• **WRITTEN REQUEST**:
List all the lines in these records that hold "joints".

>> begin EXCERPTED RECORDS

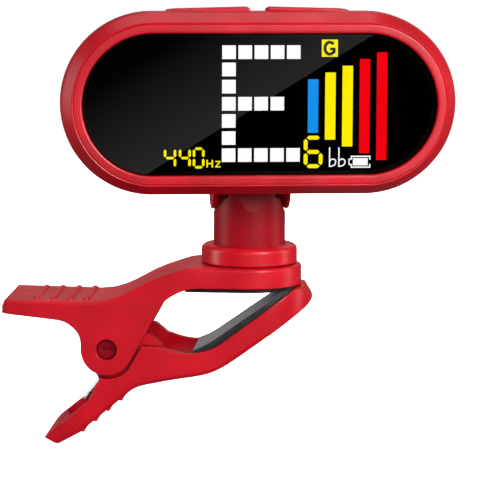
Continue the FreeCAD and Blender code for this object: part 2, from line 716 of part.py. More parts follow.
def tuner_chip():
    x, z = -head_straight, head_z - 2
    half = chip_size / 2
    return box(x - half, x + half, board_back_y, board_back_y + chip_height, z - half, z + half)


def battery_cell():
    foot = board_back_y + 0.2
    middle = head_z - battery_drop
    pouch = box(battery_start, battery_end, foot, foot + battery_thickness,
                middle - battery_height / 2, middle + battery_height / 2)
    longs = [e for e in pouch.Edges if e.BoundBox.ZLength > battery_height - 0.1]
    return pouch.makeFillet(0.8, longs)


def battery_leads():
    solids = []
    y = board_back_y + lead_radius
    length = battery_to_chip - 0.65
    for z in (head_z - 3.0, head_z - 1.6):
        solids.append(rod(lead_radius, (battery_start - length, y, z), (battery_start, y, z)))
    return Part.makeCompound(solids)


def piezo_disc():
    foot = back_y - shell_wall
    x = -head_straight
    return rod(piezo_radius, (x, foot - piezo_thickness, head_z), (x, foot, head_z))


def charging_socket():
    y = (board_y + board_back_y) / 2
    x1 = head_width / 2 - socket_recess - 0.1
    x0 = x1 - socket_depth
    shell = rounded_slot(socket_width / 2, socket_height / 2, y, x0, x1)
    inside = rounded_slot(socket_width / 2 - socket_wall, socket_height / 2 - socket_wall,
                          y, x0 + 0.8, x1)
    tongue = box(x0, x1 - 0.8, y - 0.35, y + 0.35, head_z - 3.3, head_z + 3.3)
    return shell.cut(inside).fuse(tongue)


# ---- buttons and switches -----------------------------------------------------------------------
flange_top = head_z + inner_radius - 0.05
flange_foot = flange_top - flange_thickness
plunger_top = flange_foot - 0.1
switch_top = plunger_top - plunger_proud
switch_y = board_back_y + switch_depth / 2


def button(sign):
    """Long low cap with a ramp at its outer end, a hidden flange and a post over its switch."""
    y0, y1 = button_y - button_depth / 2, button_y + button_depth / 2
    crown = head_top + button_proud
    ramp_start = button_end - button_ramp
    face = outline(side_view, (button_gap, flange_foot), ("line", [(button_gap, crown - 0.3)]),
                   ("line", [(button_gap + 0.3, crown)]), ("line", [(ramp_start, crown)]),
                   ("line", [(button_end, head_top + 0.05)]), ("line", [(button_end, flange_foot)]))
    cap = face.translated(Vector(0, y0, 0)).extrude(Vector(0, y1 - y0, 0))
    rear_bevel = outline(end_view, (y1 - 2.0, crown), ("line", [(y1, crown - 0.35)]),
                         ("line", [(y1 + 1, crown + 1)]), ("line", [(y1 - 2.0, crown + 1)]))
    cap = cap.cut(rear_bevel.extrude(Vector(head_width, 0, 0)))
    flange = box(button_gap - flange_lip, button_end + flange_lip, y0 - flange_lip, y1 + flange_lip,
                 flange_foot, flange_top)
    post = box(button_x - 1.2, button_x + 1.2, y1 - 2.6, switch_y + 0.5, plunger_top, flange_foot)
    cap = cap.fuse(flange).fuse(post).removeSplitter()
    return cap if sign > 0 else cap.mirror(Vector(0, 0, 0), Vector(1, 0, 0))


def switch_body(sign):
    x = sign * button_x
    half = switch_width / 2
    block = box(x - half, x + half, board_back_y, board_back_y + switch_depth,
                switch_top - switch_height, switch_top)
    bore = plunger_radius + running_gap
    return block.cut(rod(bore, (x, switch_y, switch_top - 1.2), (x, switch_y, switch_top)))


def switch_plunger(sign):
    x = sign * button_x
    return rod(plunger_radius, (x, switch_y, switch_top - 0.7), (x, switch_y, plunger_top))


# ---- write one file per piece ------------------------------------------------------------------
os.makedirs("parts", exist_ok=True)

save("upper_arm", upper_arm())
save("upper_jaw_pad", upper_jaw_pad())
save("lower_arm", lower_arm())
save("lower_jaw_pad", lower_jaw_pad())
save("hinge_pin", hinge_pin())
save("torsion_spring", torsion_spring())
save("neck", neck())
save("swivel_friction_ring", swivel_friction_ring())
save("swivel_washer", swivel_washer())
save("swivel_screw", swivel_screw())
save_in_head("tilt_pin", tilt_pin())
save_in_head("tilt_washers", tilt_washers())
save_in_head("front_housing", front_housing())
save_in_head("rear_cover", rear_cover())
save_in_head("cover_screws", cover_screws())
save_in_head("display_lens", display_lens())
save_in_head("lens_tape", lens_tape())
save_in_head("lcd_panel", lcd_panel())
save_in_head("lcd_backlight", lcd_backlight())
save_in_head("display_holder", display_holder())
save_in_head("lcd_connector", lcd_connector())
save_in_head("circuit_board", circuit_board())
save_in_head("tuner_chip", tuner_chip())
save_in_head("battery_cell", battery_cell())
save_in_head("battery_leads", battery_leads())
save_in_head("piezo_disc", piezo_disc())
save_in_head("charging_socket", charging_socket())
for name, sign in (("power", -1), ("mode", 1)):
    save_in_head(name + "_button", button(sign))
    save_in_head(name + "_switch", switch_body(sign))
    save_in_head(name + "_switch_plunger", switch_plunger(sign))
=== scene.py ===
import bmesh
import bpy
import json
import math
from mathutils import Matrix, Vector


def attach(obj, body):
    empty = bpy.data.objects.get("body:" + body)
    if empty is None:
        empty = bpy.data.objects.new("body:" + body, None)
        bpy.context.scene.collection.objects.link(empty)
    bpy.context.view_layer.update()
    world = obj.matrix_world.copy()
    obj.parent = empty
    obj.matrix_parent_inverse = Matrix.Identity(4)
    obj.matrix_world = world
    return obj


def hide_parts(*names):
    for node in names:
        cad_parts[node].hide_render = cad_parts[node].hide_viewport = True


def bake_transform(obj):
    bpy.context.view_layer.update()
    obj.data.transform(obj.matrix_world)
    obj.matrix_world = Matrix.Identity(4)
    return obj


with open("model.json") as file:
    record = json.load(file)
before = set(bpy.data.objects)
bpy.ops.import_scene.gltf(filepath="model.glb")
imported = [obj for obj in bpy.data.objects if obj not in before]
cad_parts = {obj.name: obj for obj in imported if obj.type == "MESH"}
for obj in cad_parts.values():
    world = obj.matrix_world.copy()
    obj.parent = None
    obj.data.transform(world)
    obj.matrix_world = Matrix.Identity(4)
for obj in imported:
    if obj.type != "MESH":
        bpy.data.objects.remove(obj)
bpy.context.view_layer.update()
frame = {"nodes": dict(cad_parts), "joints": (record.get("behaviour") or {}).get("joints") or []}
nodes = frame["nodes"]
joints = {joint["name"]: joint for joint in frame["joints"]}
MM = 0.001

# ---- upper arm -------------------------------------------------------------------------------
# The upper half of the clip: thumb handle, S-shaped back, hinge ears and the round platform
# that carries the neck.  Injection-moulded ABS in satin red, its outer edges softly rounded
# and four finger ribs moulded across the handle.


def linear(code):
    """sRGB hex colour as linear RGBA."""
    parts = [int(code[i:i + 2], 16) / 255 for i in (1, 3, 5)]
    return (*[c / 12.92 if c <= 0.04045 else ((c + 0.055) / 1.055) ** 2.4 for c in parts], 1.0)


def add(mat, kind, settings=None, links=None):
    """One shader node with its settings, and links from other nodes' outputs to its inputs."""
    made = mat.node_tree.nodes.new("ShaderNode" + kind)
    for name, value in (settings or {}).items():
        if isinstance(name, int) or name in made.inputs.keys():
            made.inputs[name].default_value = value
        else:
            setattr(made, name, value)
    for name, source in (links or {}).items():
        mat.node_tree.links.new(source, made.inputs[name])
    return made


def material(name):
    """Empty node material and its Object coordinates."""
    mat = bpy.data.materials.new(name)
    mat.use_nodes = True
    mat.node_tree.nodes.clear()
    return mat, add(mat, "TexCoord").outputs["Object"]


def shown(mat, shader):
    """Joins a shader to the material's output."""
    add(mat, "OutputMaterial", {}, {"Surface": shader.outputs[0]})
    return mat


def ramp(mat, source, *stops):
    """Colour ramp fed by source, from (position, hex colour) stops."""
    made = add(mat, "ValToRGB", {}, {"Fac": source})
    places = made.color_ramp.elements
    while len(places) < len(stops):
        places.new(0.5)
    for place, (position, code) in zip(places, stops):
        place.position = position
        place.color = linear(code)
    return made.outputs["Color"]


def satin_red(name, deep, bright, grain_mm=0.22, roughness=0.36, coat=0.1, shine=0.32):
    """Satin moulded ABS: a spark-eroded grain breaks up the highlight, and the red drifts
    slightly from place to place as pigment does where the melt flowed."""
    mat, place = material(name)
    drift = add(mat, "TexNoise", {"Scale": 1 / (9 * MM), "Detail": 2.0}, {"Vector": place})
    fleck = add(mat, "TexNoise", {"Scale": 1 / (0.35 * MM), "Detail": 1.0}, {"Vector": place})
    blend = add(mat, "Math", {"operation": "MULTIPLY_ADD", 1: 0.12},
                {0: fleck.outputs["Fac"], 2: drift.outputs["Fac"]})
    colour = ramp(mat, blend.outputs[0], (0.38, deep), (0.74, bright))
    grain = add(mat, "TexNoise", {"Scale": 1 / (grain_mm * MM), "Detail": 3.0, "Roughness": 0.6},
                {"Vector": place})
    handling = add(mat, "TexNoise", {"Scale": 1 / (5 * MM), "Detail": 4.0}, {"Vector": place})
    rough = add(mat, "MapRange", {"From Min": 0.3, "From Max": 0.7, "To Min": roughness - 0.05,
                                  "To Max": roughness + 0.07},
                {"Value": handling.outputs["Fac"]})
    bump = add(mat, "Bump", {"Strength": 0.12, "Distance": 0.02 * MM},
               {"Height": grain.outputs["Fac"]})
    shader = add(mat, "BsdfPrincipled",
                 {"IOR": 1.53, "Specular IOR Level": shine, "Coat Weight": coat,
                  "Coat Roughness": 0.22},
                 {"Base Color": colour, "Roughness": rough.outputs[0],
                  "Normal": bump.outputs["Normal"]})
    return shown(mat, shader)


def merged_copy(node):
    """Skin of a CAD node with its loose triangles joined and flat areas made whole."""
    bm = bmesh.new()
    bm.from_mesh(nodes[node].data)
    bmesh.ops.remove_doubles(bm, verts=bm.verts, dist=0.002 * MM)
    bmesh.ops.dissolve_limit(bm, angle_limit=math.radians(0.4), verts=bm.verts, edges=bm.edges)
    return bm


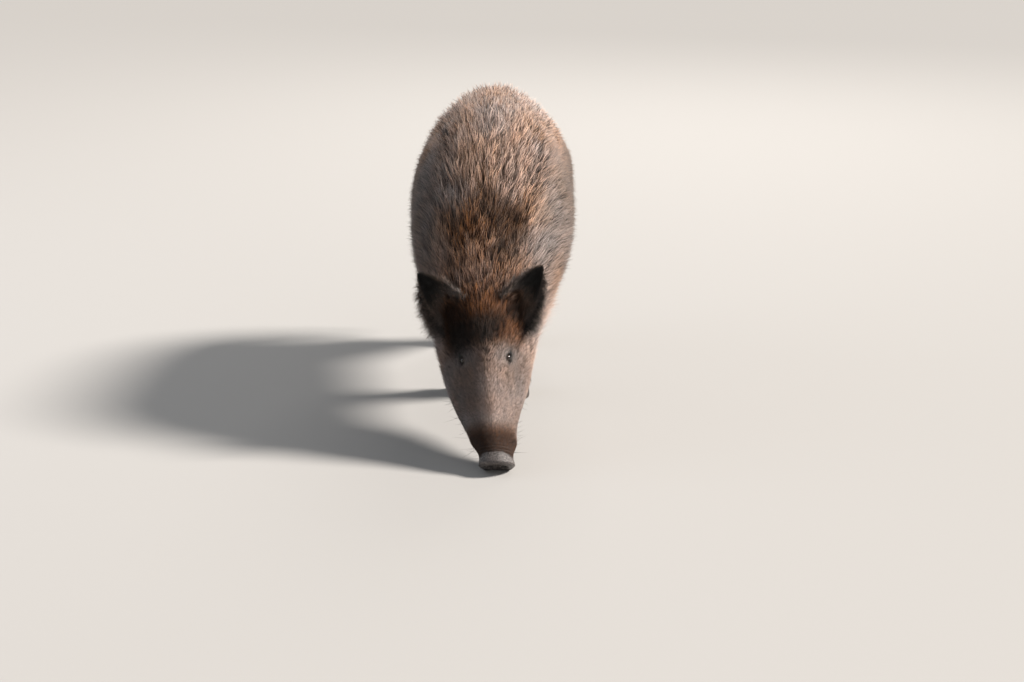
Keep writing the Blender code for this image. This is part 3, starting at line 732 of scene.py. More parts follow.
toUnder = eased((-np.cos(turn) - 0.2) / 0.6)
crestHair, sideHair, underHair, bodyWide = (
    np.interp(length, hairTable[:, 0], hairTable[:, i]) for i in (1, 2, 3, 4))
hair = sideHair + (crestHair - sideHair) * toCrest + (underHair - sideHair) * toUnder
ruff = hill(length - 0.385, 0.085) * hill(np.abs(turn) - 1.45, 0.75)
hair = hair * (1 + 0.45 * ruff)
wide = bodyWide.copy()
coat = coatDepth(length, turn) * (1 + 0.9 * ruff)
coat = coat * (1 + 0.32 * toCrest * eased((length - 0.85) / 0.2)) * (1 + 0.18 * eased((length - 0.5) / 0.1))
nearEye = eased((0.040 - eyeGap) / 0.026)
hair = hair + (0.0075 - hair) * nearEye * onBody
wide = wide + (0.0008 - wide) * nearEye * onBody
coat = coat + (0.0022 - coat) * nearEye
nearMouth = eased((0.0100 - mouthGap) / 0.0080)
hair = hair + (0.0055 - hair) * nearMouth
coat = coat + (0.0010 - coat) * nearMouth
hair = np.where(isLeg, np.interp(raw[:, 2], legHair[:, 0], legHair[:, 1]), hair)
wide = np.where(isLeg, np.interp(raw[:, 2], legHair[:, 0], legHair[:, 2]), wide)
legCoat = np.array(leg["coat"])
atHoof = eased((0.072 - raw[:, 2]) / 0.024)
coat = np.where(isLeg, np.interp(raw[:, 2], legCoat[:, 0], legCoat[:, 1]) + 0.0055 * atHoof, coat)
tailEnd = eased((v - 0.66) / 0.2)
hair = np.where(isTail, 0.020 + 0.040 * tailEnd, hair)
wide = np.where(isTail, 0.0013, wide)
coat = np.where(isTail, 0.004 + 0.006 * tailEnd, coat)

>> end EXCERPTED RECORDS

• **CORRECT RESPONSE**:
frame = {"nodes": dict(cad_parts), "joints": (record.get("behaviour") or {}).get("joints") or []}
joints = {joint["name"]: joint for joint in frame["joints"]}